24 Oktober 2019

Semalam Bersama ILA


Semalam, seorang teman bernama ILA menghubungiku untuk bertemu. Tak tahu persis kami hendak bertemu tentang apa. Namun diujung telpon, dia seperti sedikit memaksa saya untuk bertemu malam itu. Rasanya dia juga kangen, sama seperti diriku. Karena mau ditraktir, akhirnya saya memutuskan untuk bertemu dengannya.
Sehari sebelumnya, dia juga sempat menghubungiku, mengajak untuk nonton bersama di bioskop Hollywood Cinema Kendari. Tidak dua kali, saya pun langsung meng-iya-kan. Katanya, dia ingin nonton film yang dibintangi oleh pasangan suami istri, Cut Meyriska dan Roger Danuarta itu bersama saya. Judul film bergenre religi itu yakni Ajari Aku Islam.
Tapi ternyata malam itu tidak jadi. Dia masih punya urusan kerja dan harus dibatalkan. Semalamlah pertemuan itu baru terjadi. Duh, kira-kira apa ya, yang ingin dibicarakan?
Kami bercerita sekitar sejam lebih. Dia masih ceria seperti dulu, waktu sama-sama kos di Asrama Tersanjung. Sesekali dia mengingat-ingat persahabatan di asrama dulu. Juga menanyakan kabar teman-teman Asrama yang dia sudah tidak ketahui dimana keberadaannya.
Ada nama Firman, Amir, Rasul dan teman-teman lainnya. Dia masih kangen dengan sahabat-sahabat itu. Dia terhenti berbicara saat mengingat dan menyebut nama Alan.

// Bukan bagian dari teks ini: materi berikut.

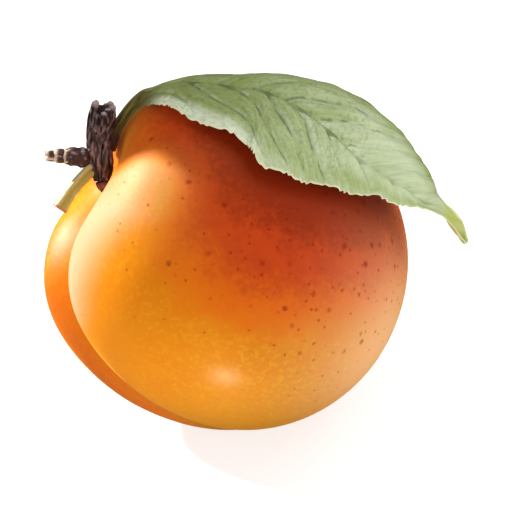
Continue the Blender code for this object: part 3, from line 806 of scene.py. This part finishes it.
def build_leaf():
    middle, tangent, along, knots, length = curve_through(LEAF_LINE, LEAF_STATIONS)
    outward = middle / np.linalg.norm(middle, axis=1, keepdims=True)
    s = (along - knots[BLADE_START]) / (1 - knots[BLADE_START])
    untwisted = ease(s, -0.05, 0.15)[:, None]
    side, normal = cross_frames(tangent, outward * untwisted + STALK_FACES * (1 - untwisted))
    u = s * length * (1 - knots[BLADE_START])
    near, far, rib, sway, wide = leaf_outline(s, u)
    share = np.linspace(-1, 1, LEAF_ACROSS)[None]
    spread = share * wide[:, None] + np.sin(0.5 * math.pi * share) * (1 - wide)[:, None]
    w = spread * np.where(spread > 0, (near - sway)[:, None], (far + sway)[:, None])
    q = sway[:, None] + w
    points = leaf_surface(q, spread, s, u, wide, middle, side, normal)

    u_grid = np.broadcast_to(u[:, None], q.shape)
    blade = np.broadcast_to((np.where(s < 0.5, wide, 1) * smooth(12 * s))[:, None], q.shape)
    sink, vein_off, rib_off, lit_flank = vein_relief(u_grid, w, spread, blade)
    bulge = np.sqrt(np.clip(rib[:, None] ** 2 - w * w, 0, None))
    top = np.maximum(0.5 * LEAF_THICKNESS, bulge * (1 - 0.7 * smooth(4 * s))[:, None]) - sink
    bottom = np.maximum(0.5 * LEAF_THICKNESS, bulge) + sink * 0.6
    edge = (1 - np.abs(spread)) * np.where(spread > 0, near[:, None], far[:, None])
    thin = np.where(blade > 0.5, 0.25 + 0.75 * smooth(edge / 0.5), 1)
    upper = points + (top * thin * MM)[..., None] * normal[:, None]
    lower = points - (bottom * thin * MM)[..., None] * normal[:, None]

    highlight_band, light, drawn = leaf_shades(u_grid, w, spread)
    level = np.zeros_like(q)
    values = {"leaf_place": np.stack((u_grid, w, level), axis=-1),
              "vein_place": np.stack((u_grid - VEIN_LEAN[0] * np.abs(w), w, level), axis=-1),
              "vein_off": vein_off, "rib_off": rib_off, "lit_flank": lit_flank, "blade": blade, "light": light,
              "drawn": drawn, "highlight_band": highlight_band * blade, "rim": (1 - ease(edge, 0.08, 0.35)) * blade,
              "tip": np.broadcast_to(ease(s, 0.87, 0.05)[:, None], q.shape)}

    def both(front, back):
        return np.concatenate((front, back[:, ::-1]), axis=1)

    rings = FRUIT_MIDDLE + both(upper, lower)
    shells = Shells()
    shells.add(rings, (rings[0].mean(0), rings[-1].mean(0)), underside=both(level, level + 1),
               **{name: both(value, value) for name, value in values.items()})
    shells.piece("leaf_blade", leaf_material(), "leaf_green", "leaf")


def leaf_stalk_colour(p, place):
    """Brownish green with fibres along it, paler on its near side and brown at its foot."""
    along, across = (p.node("ShaderNodeSeparateXYZ", {"Vector": place}, axis) for axis in (0, 1))
    fibre = p.noise(p.scaled(place, 0.3, 2.5, 1.0), 1.0, 2.0)
    stalk = p.mix(p.step(fibre, 0.35, 0.65), (0.075, 0.066, 0.010), (0.18, 0.17, 0.035))
    stalk = p.mix(p.step(across, -0.2, -0.6), stalk, (0.26, 0.27, 0.10))
    stalk = p.mix(p.step(across, 0.9, 1.8, 0.0, 0.5), stalk, (0.20, 0.20, 0.035))
    return p.mix(p.step(along, -7.4, -8.8), stalk, (0.11, 0.055, 0.030))


def leaf_material():
    """Sage green, lighter and darker over the blade as painted light and shade, with thin, broken dark veins
    painted as shade beside pale flanks painted as highlight, a fine net, a pale near margin painted as
    highlight, a pale yellow rim that is partly painted highlight, and a yellow-green tip painted as light
    shining through.
    """
    p = Paint("leaf_sage_green")
    place = p.value("leaf_place", "Vector")
    drawn = p.value("drawn")
    broad = p.noise(place, 6.0)
    breaks = p.noise(place, 2.2, 2.0)
    mottle = p.noise(place, 0.7, 3.0)
    streaks = p.noise(p.scaled(p.value("vein_place", "Vector"), 1.0, 0.22, 1.0), 0.55, 2.0)
    wobble = p.product(p.noise(place, 0.9), 0.16)
    net = p.step(cell_edges(p, p.scaled(place, 1.0, 0.7, 1.0), 1.6), 0.0, 0.10, 1.0, 0.0)
    fine_net = p.step(cell_edges(p, place, 0.75), 0.0, 0.14, 1.0, 0.0)
    # Dark vein and midrib lines and the dark dashes are painted shade in the sunk veins; the pale flanks
    # beside the veins are painted highlight.
    vein = p.step(p.math("SUBTRACT", p.value("vein_off"), wobble), -0.04, 0.13, 1.0, 0.0)
    midrib = p.step(p.math("SUBTRACT", p.value("rib_off"), wobble), 0.0, 0.20, 1.0, 0.0)
    vein = p.product(vein, p.step(breaks, 0.42, 0.58, 0.0, 0.65), drawn)
    midrib = p.product(midrib, p.step(breaks, 0.38, 0.55, 0.20, 0.65), drawn)
    dashes = p.product(net, p.step(breaks, 0.50, 0.60, 0.0, 0.22), drawn)
    lit_flank = p.product(p.value("lit_flank"), p.step(breaks, 0.40, 0.60, 0.10, 0.60))
    # painted highlight along the near margin
    highlight_band = p.product(p.value("highlight_band"), p.step(mottle, 0.35, 0.6, 0.55, 0.90))

    # painted light and shade over the blade
    light = p.sum((p.value("light"), 1.0), (broad, 0.5), (1.0, -0.25))
    green = p.mix(p.step(light, 0.0, 0.5), (0.25, 0.295, 0.050), (0.35, 0.435, 0.160))
    for share, colour in ((p.step(light, 0.5, 1.05), (0.61, 0.69, 0.45)),
                          (p.step(streaks, 0.50, 0.72, 0.0, 0.25), (0.62, 0.69, 0.46)),
                          (p.step(streaks, 0.28, 0.50, 0.25, 0.0), (0.20, 0.27, 0.06)),
                          (p.product(p.step(mottle, 0.30, 0.50, 0.45, 0.0), drawn), (0.13, 0.18, 0.03)),
                          (lit_flank, (0.64, 0.72, 0.50)),
                          (p.product(fine_net, drawn, 0.15), (0.13, 0.19, 0.04)),
                          (dashes, (0.10, 0.15, 0.04)),
                          (vein, (0.09, 0.14, 0.04)),
                          (midrib, (0.09, 0.14, 0.04)),
                          (highlight_band, (0.78, 0.84, 0.64)),
                          (p.product(p.value("underside"), 0.6), (0.33, 0.40, 0.18)),
                          # yellow-green tip: painted light shining through the leaf
                          (p.product(p.value("tip"), 0.85), (0.46, 0.52, 0.08)),
                          # the pale rim: the edge's own paler colour with painted highlight where the thin
                          # edge catches the light
                          (p.product(p.value("rim"), 0.85), (0.80, 0.77, 0.50))):
        green = p.mix(share, green, colour)
    p.bump(p.sum((mottle, 0.4), (streaks, 0.4), (dashes, -0.6), (vein, -0.7)), 0.16 * MM)
    return p.finish(p.mix(p.value("blade"), leaf_stalk_colour(p, place), green), Roughness=0.42,
                    Subsurface_Weight=0.1, Subsurface_Scale=0.5 * MM, Sheen_Weight=0.1, Sheen_Roughness=0.5)


def cell_edges(p, place, size):
    return p.node("ShaderNodeTexVoronoi", {"Vector": place, "Scale": 1 / size}, "Distance",
                  feature="DISTANCE_TO_EDGE")


# ---- Floor, lights and camera ----

CAMERA_LIFT = math.radians(33)
CAMERA_DISTANCE = 550 * MM
CAMERA_OFF = (12.02 * MM, -7.63 * MM)            # how far the fruit is right of and above a wider view's axis
AIM_OFF = (3.9 * MM, 0.13 * MM)                  # the aim, right of and above the fruit's middle
LENS = 123.75 * 16 / 7                           # mm: the wider view's, times what closes in on this fruit
SENSOR = 36                                      # mm
# Square soft lights: azimuth and elevation in degrees, distance and size in metres, watts, colour.
# Azimuth 0 is in front of the fruit (-Y) and 90 to its right (+X).
KEY = (-120, 27, 1.0, 0.06, 24.5, (1.0, 0.97, 0.92))
SOFT_LIGHTS = {"fill_left": (-25, 30, 1.0, 0.6, 3.3, (1.0, 0.98, 0.97)),
               "fill_right": (84, 10, 1.0, 0.6, 3.0, (1.0, 0.98, 0.97)),
               "sky": (118, 60, 1.2, 1.0, 6.5, (0.97, 0.99, 1.0))}
SOFT_LIGHTS_AIM = (0, 0, 20)                     # mm
LOW_CARD = (0, 0, 0.0, 9 * MM, 0.006, (0.85, 0.93, 1.0))
LOW_CARD_PLACE = (-5, -39, 0.5)                  # mm
FLAG_OUT = 42                                    # mm from the fruit's middle toward the key
# The flag's corners, mm right of and above the fruit's middle as the key sees it
FLAG_OUTLINE = ((-10.9, 11), (-6.5, 5.5), (40, 5.5), (40, 45), (-14, 45), (-14, 19.5), (-10.6, 17))
WORLD_COLOUR = (1.0, 0.99, 0.98, 1)
WORLD_STRENGTH = 0.35
FLOOR_GREYS = ((0.37, 0.37, 0.37), (0.39, 0.39, 0.39))
FLOOR_GLOW = 0.74
FLOOR_REACH = 3.0                                # m to each side
FLOOR_DROP = 0.02 * MM                           # keeps it clear of the fruit's flat


def look_at(obj, target):
    obj.rotation_euler = (target - obj.location).to_track_quat("-Z", "Y").to_euler()


def build_camera():
    right = Vector((1, 0, 0))
    up = Vector((0, math.sin(CAMERA_LIFT), math.cos(CAMERA_LIFT)))
    toward = Vector((0, -math.cos(CAMERA_LIFT), math.sin(CAMERA_LIFT)))
    middle = Vector(FRUIT_MIDDLE)
    camera = bpy.data.objects.new("camera", bpy.data.cameras.new("camera"))
    camera.data.lens = LENS
    camera.data.sensor_width = SENSOR
    camera.data.clip_start = 0.01
    camera.location = middle + toward * CAMERA_DISTANCE - right * CAMERA_OFF[0] - up * CAMERA_OFF[1]
    look_at(camera, middle + right * AIM_OFF[0] + up * AIM_OFF[1])
    bpy.context.scene.collection.objects.link(camera)
    bpy.context.scene.camera = camera


def add_light(name, target, azimuth, elevation, distance, size, power, colour):
    a, e = math.radians(azimuth), math.radians(elevation)
    data = bpy.data.lights.new(name, "AREA")
    data.size = size
    data.energy = power
    data.color = colour
    lamp = bpy.data.objects.new(name, data)
    lamp.location = target + distance * Vector((math.sin(a) * math.cos(e), -math.cos(a) * math.cos(e),
                                                math.sin(e)))
    look_at(lamp, target)
    bpy.context.scene.collection.objects.link(lamp)
    return lamp


def add_stage_mesh(name, corners, mat):
    """One flat face that isn't part of the fruit."""
    mesh = bpy.data.meshes.new(name)
    mesh.from_pydata(corners, [], [tuple(range(len(corners)))])
    mesh.materials.append(mat)
    card = bpy.data.objects.new(name, mesh)
    bpy.context.scene.collection.objects.link(card)
    return card


def add_flag(key):
    """A black card, out of the camera's sight, that shades the shoulder of the fruit from the key light."""
    toward = (key.location - Vector(FRUIT_MIDDLE)).normalized()
    right = toward.cross(Vector((0, 0, 1))).normalized()
    up = right.cross(toward)
    middle = Vector(FRUIT_MIDDLE) + toward * FLAG_OUT * MM
    corners = [middle + (right * a + up * b) * MM for a, b in FLAG_OUTLINE]
    flag = add_stage_mesh("flag", corners, Paint("flag_black").finish((0.02, 0.02, 0.02), Roughness=1.0))
    flag.visible_camera = False


def add_low_card():
    """A small glowing card over the floor, facing up, that gives the soft glint low on the cheek."""
    card = add_light("low_card", Vector(LOW_CARD_PLACE) * MM, *LOW_CARD)
    card.rotation_euler = (math.pi, 0, 0)
    card.visible_camera = False


def add_floor():
    p = Paint("pale_floor")
    mat = p.finish(p.mix(p.noise(p.place(), 0.4), *FLOOR_GREYS), Roughness=0.8,
                   Emission_Color=(1.0, 1.0, 1.0), Emission_Strength=FLOOR_GLOW)
    corners = [(x * FLOOR_REACH, y * FLOOR_REACH, -FLOOR_DROP)
               for x, y in ((-1, -1), (1, -1), (1, 1), (-1, 1))]
    add_stage_mesh("floor", corners, mat).visible_glossy = False


def add_world():
    world = bpy.data.worlds.new("studio")
    bpy.context.scene.world = world
    world.use_nodes = True
    background = world.node_tree.nodes["Background"]
    background.inputs["Color"].default_value = WORLD_COLOUR
    background.inputs["Strength"].default_value = WORLD_STRENGTH
    world.cycles_visibility.glossy = False
    bpy.context.scene.view_settings.view_transform = "Standard"


def build_stage():
    add_floor()
    add_world()
    key = add_light("key", Vector(FRUIT_MIDDLE), *KEY)
    for name, light in SOFT_LIGHTS.items():
        add_light(name, Vector(SOFT_LIGHTS_AIM) * MM, *light)
    add_flag(key)
    add_low_card()


build_camera()
build_fruit()
build_stalk()
build_spur()
build_bud()
build_cut_stalk()
build_leaf()
build_stage()

bpy.context.view_layer.update()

Katanya, dia tak menyangka sahabat kita, Alan pergi begitu cepat, menghadap pada sang pemberi kehidupan. Dalam hati kami mengucap, membacakan Alfatiha untuknya.
Kedatangannya di Kendari mewakili sekolahnya, untuk mengikuti kegiatan pendampingan dan pelatihan. Rupanya dia kini telah menjadi guru di salah satu SMA di Tampo. Ada rasa senang mendengar dia memilih mengabdi menjadi guru meski dengan honor kecil. Di luar sana, ada banyak orang yang menolak mengabdi untuk menjadi guru karena honor kecil atau tak menerima honor sama sekali.
Dia berujar, alasan seperti itu masuk akal sebab guru yang mengabdi juga punya tanggungan baik untuk orang tua, maupun anak-anaknya bagi yang sudah menikah. Mereka harus punya pendapatan. Di desanya, bahkan ada yang memilih untuk menjadi petani tambak dari pada mengabdi jadi guru.
Namun, dia tak mempermasalahkan hal itu. Baginya, honor kecil tidak ada masalah. Yang dipentingkan sekarang adalah dia bisa berbagi ilmu pengetahuan dengan siswa-siswinya. Dia juga belajar membangun jejaring sesama guru-guru untuk mendapatkan akses dan pengalaman yang lebih luas. Buktinya, dia dimintai oleh kepala sekolah di SMA-nya untuk berangkat ke Jakarta dalam rangka mengikuti kegiatan pelatihan. Katanya, di usia sekarang pengalaman itu memang lebih penting.
Sambil menikmati makanan dan minuman yang tersedia, dia lalu menunjukan chat whatsapp dengan siswa-siswinya. Untuk mempermuda komunikasi dengan siswa-siswinya, dia lalu membuatkan WAG (WhatsApp Grup). “Ini untuk mempermuda komunikasi dengan siswa-siswi saya. Saat ada kegiatan seperti ini, saya tinggal menyuruh mereka agar tetap di dalam kelas. Saya memberitahu mereka, tidak ingin di kantor ada yang menelpon saya gara-gara mereka ribut. Nah, sekarang sudah ada siswa yang sering nelpon-nelpon saya nih”, cetusnya sambil tertawa.
“Jangan-jangan siswanya naksir sama gurunya”, kataku sambil terkekeh bersama.
Saat bergegas pulang dan hendak mengendarai motor masing-masing, ada suara yang tiba-tiba seperti berbisik.
“Din, nanti kalau pulang dikampungmu, jangan lupa singgah di rumah ya. Nanti saya kenalkan kamu ke.....” katanya seraya bergegas pergi bersama malam.
Kata-kata itu tiba-tiba terputus, tak dilanjutkan. Pada hal saya masih penasaran apa kelanjutannya. Apakah saya akan dikenalkan ke orang tuanya atau ke komunitas petani tambak di desanya. Duh, ingin rasanya ku chat saja, memintai penjelasannya.